For those of you that have trained with me with your dog, you will be fully aware that I am very passionate about reward based training methods, and will never train any dog using force, intimidation or pain. The methods I follow are based in science, and play into how dogs learn. Dogs learn by association, but also by what works and what doesn’t. I don’t want any dog of mine, or any client’s dog, to do something because they are scared of what will happen if they don’t do it. I also don’t want any dog to be a robot, and feel they cant display their own personality because they are scared to put a paw out of place. Sadly, with aversive methods, this tends to be what happens.
Aversive methods are methods that use something that is specifically meant to cause fear, intimidation or pain in order to stop a dog behaving in a certain way, or in order to “teach” a dog to behave in a certain way. They can appear to work…but it is WHY and HOW they “work” that I have a problem with. I use the term “work” loosely because that dog has not learnt to voluntarily behave in a certain way, and perform a certain behaviour willingly and happily… they are simply trying to avoid an unpleasant or painful stimulus. To me, that is NOT training. That is intimidation.
With these methods, the dog is often set up so he or she performs the unwanted behaviour, and is then corrected for it. For the “correction” to stop the behaviour it has to be unpleasant for the dog. There is no way around that – if the dog enjoyed electric shocks, or yanks on the lead, then that dog wont learn to try and avoid that feeling. This leads to a dog behaving in a certain way (or avoiding behaving in a certain way) in order to avoid that unpleasant stimulus, and this in turn can also damage the relationship and the trust in their human….because that person is the one that causes that discomfort or pain to occur.
These methods usually tend to elicit one of 2 responses….the dog will either shut down, as they learn to suppress the behaviour to avoid the unpleasant stimulus…..or the behaviour can get worse.
If we take aggression as an example…most aggressive behaviour occurs because the dog feels scared. So by punishing them for communicating this feeling (by barking or lunging to keep that “threat” away) all they are learning is telling you they are worried is going to be punished. Their underlying emotions have not been changed….they are not learning a more positive emotional response to the trigger…they are just learning it isnt safe to express their emotions. That is a ticking time bomb.
The aggressive responses can also get worse and be focused on where they associate the unpleasant stimuli to be coming from in order to try and prevent it happening in the first place.
With simple training exercises, the dog is often forced into the position they are meant to be learning…..so their head may be forcibly angled up to the humans face, so eye contact is forced, in order to learn a “watch me”. Taking aside the fact that eye contact is very confrontational and intimidating in the dog world, so forcing our dog to make eye contact if they have no choice is extremely intimidating, eye contact and focus is such an important thing to encourage your dog to offer, but that is the key word – “offer”. There HAS to be choice. Engagement cannot be forced….your dog has to WANT to engage with you and check in with you. And apart from that, it is SO easy to teach without resorting to force!
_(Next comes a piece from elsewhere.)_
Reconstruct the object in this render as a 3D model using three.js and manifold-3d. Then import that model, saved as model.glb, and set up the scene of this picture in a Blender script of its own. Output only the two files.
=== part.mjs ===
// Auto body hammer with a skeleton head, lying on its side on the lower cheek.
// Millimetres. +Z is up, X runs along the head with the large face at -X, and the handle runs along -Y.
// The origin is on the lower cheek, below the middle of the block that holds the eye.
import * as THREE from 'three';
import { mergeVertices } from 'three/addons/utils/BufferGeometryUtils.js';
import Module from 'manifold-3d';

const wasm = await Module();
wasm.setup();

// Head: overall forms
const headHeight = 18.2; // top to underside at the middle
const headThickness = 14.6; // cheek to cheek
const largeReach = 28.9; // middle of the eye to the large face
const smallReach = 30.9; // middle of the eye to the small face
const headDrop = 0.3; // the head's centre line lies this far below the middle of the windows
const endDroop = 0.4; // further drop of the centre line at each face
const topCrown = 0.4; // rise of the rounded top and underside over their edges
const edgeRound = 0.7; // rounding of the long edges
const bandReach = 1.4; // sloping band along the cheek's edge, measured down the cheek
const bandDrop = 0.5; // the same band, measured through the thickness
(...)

Reward based methods, on the other hand, work in the opposite way…..we set the dog up to succeed in the first place, and then reward them for the behaviour that we like. The dog then learns that is is great doing things that we ask them to do, because they build a strong history of good things happening when they do do those things for us. Reward based methods build a strong foundation of trust between dog and handler. In order for dogs to learn a new behaviour, or in order for us to change a behaviour, it is important we minimise the amount of times the dog is practicing that unwanted behaviour. So by getting in there first, setting it up so the dog performs the behaviour we are looking for and THEN rewarding them for it….it is much easier for that dog to learn what we want….and learn it pays off to do it. The saying “its quicker with a clicker” is so true!
What kind of relationship would you prefer to have with your dog? One where your dog fears you and his main motivator for behaving in a certain way is to avoid something unpleasant? Or one where your dog has so much trust in you, and enjoys working with you because you have a great relationship? I know which one I want! We would not go to work if we werent paid at the end of each month……yet people still sometimes expect dogs to do what they ask with nothing to reward them or motivate them to perform that behaviour again. Reinforcers (they don’t have to be food…..they can be toys, praise…anything that your dog truly does LOVE) are your dog’s salary!
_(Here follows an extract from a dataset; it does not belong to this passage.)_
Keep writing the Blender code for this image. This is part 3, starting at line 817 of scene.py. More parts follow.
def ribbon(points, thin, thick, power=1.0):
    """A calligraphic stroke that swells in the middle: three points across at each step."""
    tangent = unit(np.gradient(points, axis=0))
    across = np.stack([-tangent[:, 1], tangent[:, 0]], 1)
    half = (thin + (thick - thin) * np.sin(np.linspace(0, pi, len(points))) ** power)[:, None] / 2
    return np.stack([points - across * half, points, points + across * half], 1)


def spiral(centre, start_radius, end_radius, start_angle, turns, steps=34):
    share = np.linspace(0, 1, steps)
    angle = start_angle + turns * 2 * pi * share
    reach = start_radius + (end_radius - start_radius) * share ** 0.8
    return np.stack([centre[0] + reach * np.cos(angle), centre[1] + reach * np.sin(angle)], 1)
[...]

Occasionally people use the excuse that reward based methods wont work for that particular dog……for many reasons. But the fact is reward based methods work for ALL dogs. If they are not working then it will simply be because they are not being applied correctly, there may be an underlying health problem in the dog that is causing pain which is the motivation for the behaviour, or people are expecting too much too soon. Reward based, scientifically proven, ethical training methods work…they work for training simple exercises and behaviours, and they work for addressing more serious behavioural problems such as reactivity (aggression), and there is no much more to it than just feeding your dog treats!
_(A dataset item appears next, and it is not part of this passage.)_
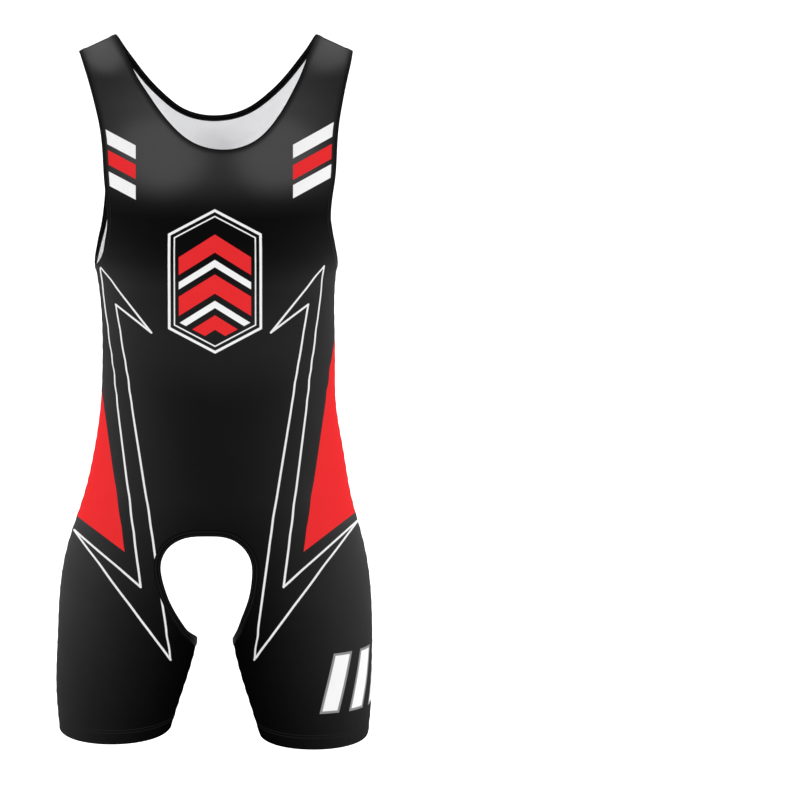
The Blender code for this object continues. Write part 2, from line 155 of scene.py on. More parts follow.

If we teach a dog something using methods that invoke fear, frustration or stress, the dog will be internalising that emotion. For me it is SO important to give your dog choice, as this leads to a much stronger behaviour, a much stronger human-dog bond, and a much happier and relaxed dog all round! I can absolutely tell a dog that has been trained using reward based methods versus punishment based methods….the body language of the dog says it all.